**Problem**.
Copy out all of the material, matching it word for word.

**Information provided**.
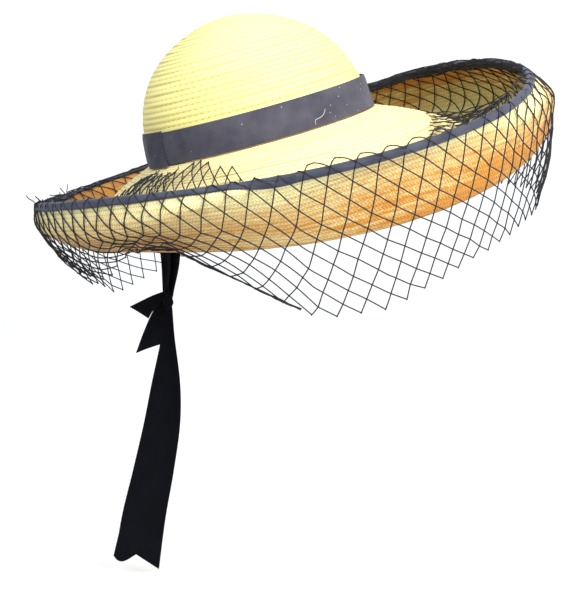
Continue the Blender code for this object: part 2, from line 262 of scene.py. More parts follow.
def mixColour(tree, factor, first, second, kind="MIX"):
    node = addNode(tree, "Mix")
    node.data_type = "RGBA"
    node.blend_type = kind
    for socket, value in zip((node.inputs[0], node.inputs[6], node.inputs[7]),
                             (factor, first, second)):
        if isinstance(value, (int, float)):
            socket.default_value = value
        elif isinstance(value, tuple):
            socket.default_value = (*value, 1)
        else:
            tree.links.new(value, socket)
    return node.outputs[2]


def noise(tree, vector, scale, detail=3.0):
    node = addNode(tree, "TexNoise")
    return fillIn(tree, node, Scale=scale, Detail=detail, Vector=vector)["Fac"]


def newGroup(name, inputs, outputs):
    tree = bpy.data.node_groups.new(name, "ShaderNodeTree")
    for label, kind, value in inputs:
        socket = tree.interface.new_socket(label, in_out="INPUT", socket_type="NodeSocket" + kind)
        if value is not None:
            socket.default_value = value
    for label, kind in outputs:
        tree.interface.new_socket(label, in_out="OUTPUT", socket_type="NodeSocket" + kind)
    return tree, tree.nodes.new("NodeGroupInput").outputs, tree.nodes.new("NodeGroupOutput").inputs


def useGroup(tree, group, **values):
    node = addNode(tree, "Group")
    node.node_tree = group
    return fillIn(tree, node, **values)


# tones along the brim by the braid's row: where painted shade and painted highlight fall, with the top
# side's rows counted from topSide
tones = {"topSide": 100, "topFrom": 60.0, "rowScale": 0.826, "sway": 7.0, "shadeFrom": 11.0,
         "shadeTo": 35.5, "highlightFrom": 31.5, "innerShadeFrom": 28.5, "backFrom": 0.05}


def strawBraid():
    # one plaited straw braid in each row of the UVs: V-shaped straws, a stitch line, tone that differs
    # at random, painted shade in the grooves, and on the brim painted shade and painted highlight by
    # row
    tree, given, result = newGroup(
        "plaitedStraw",
        [("Braid", "Vector", None), ("Light straw", "Color", (1, 1, 1, 1)),
         ("Dark straw", "Color", (1, 1, 1, 1)), ("Stitch", "Float", 0.5),
         ("Variation", "Float", 0.5), ("Tan", "Float", 0.0)],
        [("Color", "Color"), ("Height", "Float"), ("Roughness", "Float")])
    link = tree.links.new
    times, plus, minus, use = sums(tree)
    u, v = splitUp(tree, given["Braid"])[:2]
    row = use("FLOOR", v)
    across = use("FRACT", v)
    arm = use("ABSOLUTE", minus(across, 0.5))
    chevron = plus(u, times(arm, 1.7))
    inStraw = use("FRACT", chevron)
    straw = use("SINE", times(inStraw, pi))
    edge = use("SINE", times(across, pi))
    rounding = use("POWER", edge, 0.35)
    height = times(use("POWER", straw, 0.9), rounding)
    number = addNode(tree, "CombineXYZ")
    link(use("FLOOR", chevron), number.inputs[0])
    link(row, number.inputs[1])
    link(use("GREATER_THAN", across, 0.5), number.inputs[2])
    each = addNode(tree, "TexWhiteNoise")
    each.noise_dimensions = "3D"
    link(number.outputs[0], each.inputs["Vector"])
    stretch = addNode(tree, "VectorMath")
    stretch.operation = "MULTIPLY"
    stretch.inputs[1].default_value = (0.035, 0.45, 1)
    link(given["Braid"], stretch.inputs[0])
    patch = noise(tree, stretch.outputs[0], 1.0, 4.0)
    patch = times(minus(patch, 0.42), 3.0, True)
    tone = times(each.outputs["Value"], 0.6)
    tone = times(plus(tone, patch), given["Variation"])
    groove = minus(1.0, height, True)
    # painted shade: the grooves between straws are darkened
    tone = plus(tone, times(groove, 0.3), True)
    top = use("GREATER_THAN", v, tones["topFrom"])
    reach = minus(v, times(top, tones["topSide"]))
    reach = times(reach, tones["rowScale"])
    sway = times(minus(patch, 0.4), tones["sway"])
    reach = plus(reach, sway)
    # painted shade: a band of the roll's lower rows is darkened towards dark straw, more at the front
    # and in noise patches
    under = times(minus(tones["shadeTo"], reach), 0.12, True)
    above = times(minus(reach, tones["shadeFrom"]), 0.12, True)
    under = times(under, above)
    back = splitUp(tree, objectPlace(tree))[1]
    front = times(minus(tones["backFrom"], back), 9.0, True)
    front = plus(times(front, 0.75), 0.5)
    front = times(front, plus(times(patch, 0.9), 0.55))
    under = times(under, front)
    # painted highlight: the rows near the edge are made paler
    pale = times(minus(reach, tones["highlightFrom"]), 0.17, True)
    shift = minus(under, pale)
    # painted shade on the top side: the rows near the edge, under the curl, are darkened
    inner = times(minus(reach, tones["innerShadeFrom"]), 0.15, True)
    blend = addNode(tree, "Mix")
    link(top, blend.inputs[0])
    link(shift, blend.inputs[2])
    link(inner, blend.inputs[3])
    # this strength input scales the painted shade and painted highlight along the brim's rows
    shift = times(blend.outputs[0], given["Tan"])
    tone = plus(tone, shift, True)
    colour = mixColour(tree, tone, given["Light straw"], given["Dark straw"])
    # painted highlight: the top side away from its edge is lightened towards pale straw
    topHighlight = times(minus(top, inner, True), 0.75)
    colour = mixColour(tree, topHighlight, colour, (0.96, 0.87, 0.42), "LIGHTEN")
    # painted shadow: at the back, the top side's rows near the edge are darkened to dark brown
    behind = times(minus(back, tones["backFrom"]), 14.0, True)
    behind = times(times(behind, inner), times(top, 0.8))
    colour = mixColour(tree, behind, colour, (0.20, 0.085, 0.03))
    # painted shade: the deepest parts of the grooves between straws are darkened towards dark brown
    gapShade = times(minus(groove, 0.42), 2.0, True)
    gapShade = times(gapShade, given["Variation"])
    colour = mixColour(tree, gapShade, colour, (0.26, 0.11, 0.02))
    # painted shadow: a thin dark orange line on the top side's first row, at the collar where the band
    # meets the brim
    seamShadow = use("LESS_THAN", use("ABSOLUTE", minus(v, tones["topSide"])), 0.45)
    seamShadow = times(seamShadow, given["Tan"])
    colour = mixColour(tree, seamShadow, colour, (0.50, 0.17, 0.03))
    hole = minus(use("FRACT", times(u, 0.5)), 0.5)
    hole = times(use("ABSOLUTE", hole), 2.0)
    low = use("ABSOLUTE", minus(across, 0.86))
    dot = plus(times(hole, 1.6), times(low, 9.0))
    dot = use("LESS_THAN", dot, 0.75)
    dot = times(dot, given["Stitch"])
    link(mixColour(tree, dot, colour, (0.16, 0.08, 0.015)), result["Color"])
    link(minus(height, dot), result["Height"])
    rough = plus(times(groove, 0.3), 0.42)
    link(rough, result["Roughness"])
    return tree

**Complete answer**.
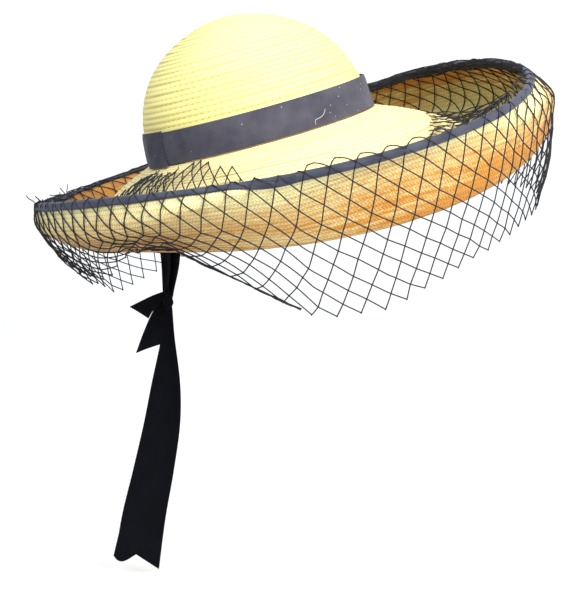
Continue the Blender code for this object: part 2, from line 262 of scene.py. More parts follow.
def mixColour(tree, factor, first, second, kind="MIX"):
    node = addNode(tree, "Mix")
    node.data_type = "RGBA"
    node.blend_type = kind
    for socket, value in zip((node.inputs[0], node.inputs[6], node.inputs[7]),
                             (factor, first, second)):
        if isinstance(value, (int, float)):
            socket.default_value = value
        elif isinstance(value, tuple):
            socket.default_value = (*value, 1)
        else:
            tree.links.new(value, socket)
    return node.outputs[2]


def noise(tree, vector, scale, detail=3.0):
    node = addNode(tree, "TexNoise")
    return fillIn(tree, node, Scale=scale, Detail=detail, Vector=vector)["Fac"]


def newGroup(name, inputs, outputs):
    tree = bpy.data.node_groups.new(name, "ShaderNodeTree")
    for label, kind, value in inputs:
        socket = tree.interface.new_socket(label, in_out="INPUT", socket_type="NodeSocket" + kind)
        if value is not None:
            socket.default_value = value
    for label, kind in outputs:
        tree.interface.new_socket(label, in_out="OUTPUT", socket_type="NodeSocket" + kind)
    return tree, tree.nodes.new("NodeGroupInput").outputs, tree.nodes.new("NodeGroupOutput").inputs


def useGroup(tree, group, **values):
    node = addNode(tree, "Group")
    node.node_tree = group
    return fillIn(tree, node, **values)


# tones along the brim by the braid's row: where painted shade and painted highlight fall, with the top
# side's rows counted from topSide
tones = {"topSide": 100, "topFrom": 60.0, "rowScale": 0.826, "sway": 7.0, "shadeFrom": 11.0,
         "shadeTo": 35.5, "highlightFrom": 31.5, "innerShadeFrom": 28.5, "backFrom": 0.05}


def strawBraid():
    # one plaited straw braid in each row of the UVs: V-shaped straws, a stitch line, tone that differs
    # at random, painted shade in the grooves, and on the brim painted shade and painted highlight by
    # row
    tree, given, result = newGroup(
        "plaitedStraw",
        [("Braid", "Vector", None), ("Light straw", "Color", (1, 1, 1, 1)),
         ("Dark straw", "Color", (1, 1, 1, 1)), ("Stitch", "Float", 0.5),
         ("Variation", "Float", 0.5), ("Tan", "Float", 0.0)],
        [("Color", "Color"), ("Height", "Float"), ("Roughness", "Float")])
    link = tree.links.new
    times, plus, minus, use = sums(tree)
    u, v = splitUp(tree, given["Braid"])[:2]
    row = use("FLOOR", v)
    across = use("FRACT", v)
    arm = use("ABSOLUTE", minus(across, 0.5))
    chevron = plus(u, times(arm, 1.7))
    inStraw = use("FRACT", chevron)
    straw = use("SINE", times(inStraw, pi))
    edge = use("SINE", times(across, pi))
    rounding = use("POWER", edge, 0.35)
    height = times(use("POWER", straw, 0.9), rounding)
    number = addNode(tree, "CombineXYZ")
    link(use("FLOOR", chevron), number.inputs[0])
    link(row, number.inputs[1])
    link(use("GREATER_THAN", across, 0.5), number.inputs[2])
    each = addNode(tree, "TexWhiteNoise")
    each.noise_dimensions = "3D"
    link(number.outputs[0], each.inputs["Vector"])
    stretch = addNode(tree, "VectorMath")
    stretch.operation = "MULTIPLY"
    stretch.inputs[1].default_value = (0.035, 0.45, 1)
    link(given["Braid"], stretch.inputs[0])
    patch = noise(tree, stretch.outputs[0], 1.0, 4.0)
    patch = times(minus(patch, 0.42), 3.0, True)
    tone = times(each.outputs["Value"], 0.6)
    tone = times(plus(tone, patch), given["Variation"])
    groove = minus(1.0, height, True)
    # painted shade: the grooves between straws are darkened
    tone = plus(tone, times(groove, 0.3), True)
    top = use("GREATER_THAN", v, tones["topFrom"])
    reach = minus(v, times(top, tones["topSide"]))
    reach = times(reach, tones["rowScale"])
    sway = times(minus(patch, 0.4), tones["sway"])
    reach = plus(reach, sway)
    # painted shade: a band of the roll's lower rows is darkened towards dark straw, more at the front
    # and in noise patches
    under = times(minus(tones["shadeTo"], reach), 0.12, True)
    above = times(minus(reach, tones["shadeFrom"]), 0.12, True)
    under = times(under, above)
    back = splitUp(tree, objectPlace(tree))[1]
    front = times(minus(tones["backFrom"], back), 9.0, True)
    front = plus(times(front, 0.75), 0.5)
    front = times(front, plus(times(patch, 0.9), 0.55))
    under = times(under, front)
    # painted highlight: the rows near the edge are made paler
    pale = times(minus(reach, tones["highlightFrom"]), 0.17, True)
    shift = minus(under, pale)
    # painted shade on the top side: the rows near the edge, under the curl, are darkened
    inner = times(minus(reach, tones["innerShadeFrom"]), 0.15, True)
    blend = addNode(tree, "Mix")
    link(top, blend.inputs[0])
    link(shift, blend.inputs[2])
    link(inner, blend.inputs[3])
    # this strength input scales the painted shade and painted highlight along the brim's rows
    shift = times(blend.outputs[0], given["Tan"])
    tone = plus(tone, shift, True)
    colour = mixColour(tree, tone, given["Light straw"], given["Dark straw"])
    # painted highlight: the top side away from its edge is lightened towards pale straw
    topHighlight = times(minus(top, inner, True), 0.75)
    colour = mixColour(tree, topHighlight, colour, (0.96, 0.87, 0.42), "LIGHTEN")
    # painted shadow: at the back, the top side's rows near the edge are darkened to dark brown
    behind = times(minus(back, tones["backFrom"]), 14.0, True)
    behind = times(times(behind, inner), times(top, 0.8))
    colour = mixColour(tree, behind, colour, (0.20, 0.085, 0.03))
    # painted shade: the deepest parts of the grooves between straws are darkened towards dark brown
    gapShade = times(minus(groove, 0.42), 2.0, True)
    gapShade = times(gapShade, given["Variation"])
    colour = mixColour(tree, gapShade, colour, (0.26, 0.11, 0.02))
    # painted shadow: a thin dark orange line on the top side's first row, at the collar where the band
    # meets the brim
    seamShadow = use("LESS_THAN", use("ABSOLUTE", minus(v, tones["topSide"])), 0.45)
    seamShadow = times(seamShadow, given["Tan"])
    colour = mixColour(tree, seamShadow, colour, (0.50, 0.17, 0.03))
    hole = minus(use("FRACT", times(u, 0.5)), 0.5)
    hole = times(use("ABSOLUTE", hole), 2.0)
    low = use("ABSOLUTE", minus(across, 0.86))
    dot = plus(times(hole, 1.6), times(low, 9.0))
    dot = use("LESS_THAN", dot, 0.75)
    dot = times(dot, given["Stitch"])
    link(mixColour(tree, dot, colour, (0.16, 0.08, 0.015)), result["Color"])
    link(minus(height, dot), result["Height"])
    rough = plus(times(groove, 0.3), 0.42)
    link(rough, result["Roughness"])
    return tree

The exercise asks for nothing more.